- [SHORT PROBLEM]
Copy every line that holds "joints".

- [SOURCE DATA]
--

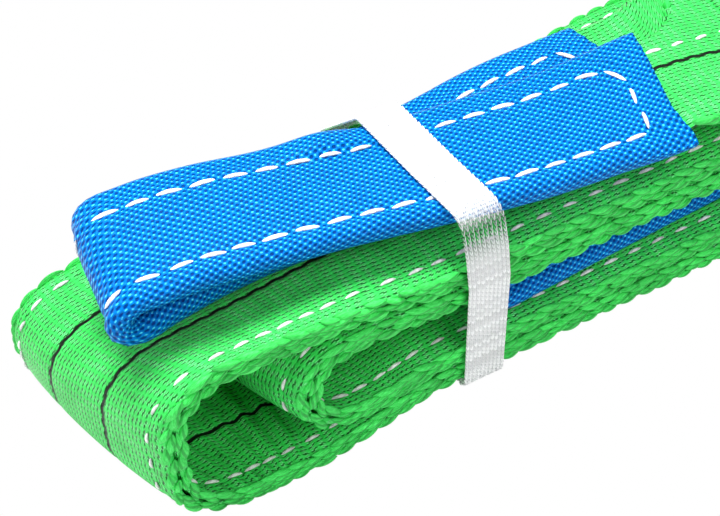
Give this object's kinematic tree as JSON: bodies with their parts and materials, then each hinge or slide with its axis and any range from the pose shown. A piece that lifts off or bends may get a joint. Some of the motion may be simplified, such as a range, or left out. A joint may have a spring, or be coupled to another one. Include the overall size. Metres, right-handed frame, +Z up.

--

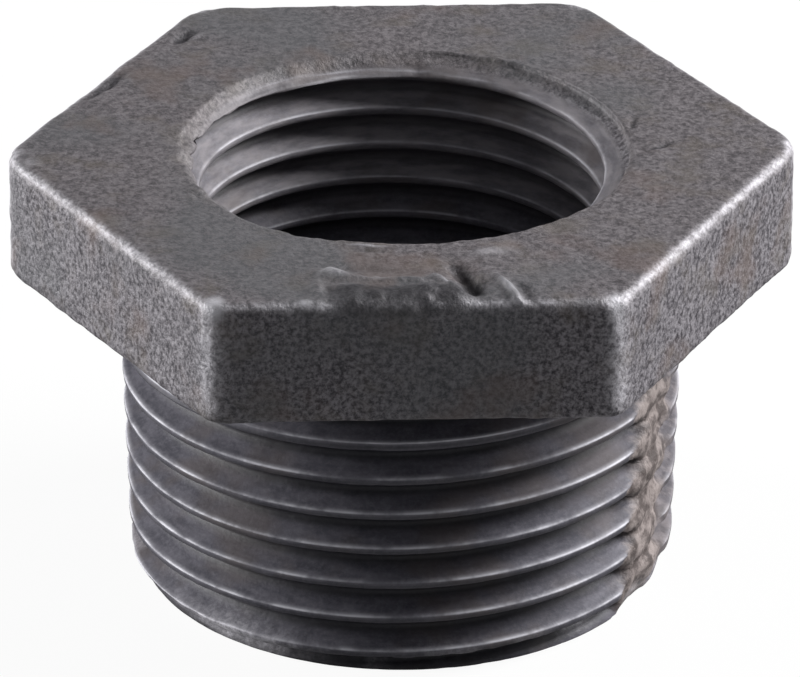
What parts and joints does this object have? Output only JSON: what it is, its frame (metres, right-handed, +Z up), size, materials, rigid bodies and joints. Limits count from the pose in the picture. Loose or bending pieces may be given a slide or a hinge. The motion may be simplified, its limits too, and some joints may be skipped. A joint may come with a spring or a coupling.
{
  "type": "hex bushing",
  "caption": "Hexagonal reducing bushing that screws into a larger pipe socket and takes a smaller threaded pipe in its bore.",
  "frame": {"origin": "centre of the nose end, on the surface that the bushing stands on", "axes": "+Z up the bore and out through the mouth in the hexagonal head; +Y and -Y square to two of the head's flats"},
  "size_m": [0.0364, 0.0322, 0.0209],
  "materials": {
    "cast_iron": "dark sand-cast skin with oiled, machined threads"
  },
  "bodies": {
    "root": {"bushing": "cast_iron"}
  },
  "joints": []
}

--

- [RIGHT ANSWER]
What parts and joints does this object have? Output only JSON: what it is, its frame (metres, right-handed, +Z up), size, materials, rigid bodies and joints. Limits count from the pose in the picture. Loose or bending pieces may be given a slide or a hinge. The motion may be simplified, its limits too, and some joints may be skipped. A joint may come with a spring or a coupling.
  "joints": []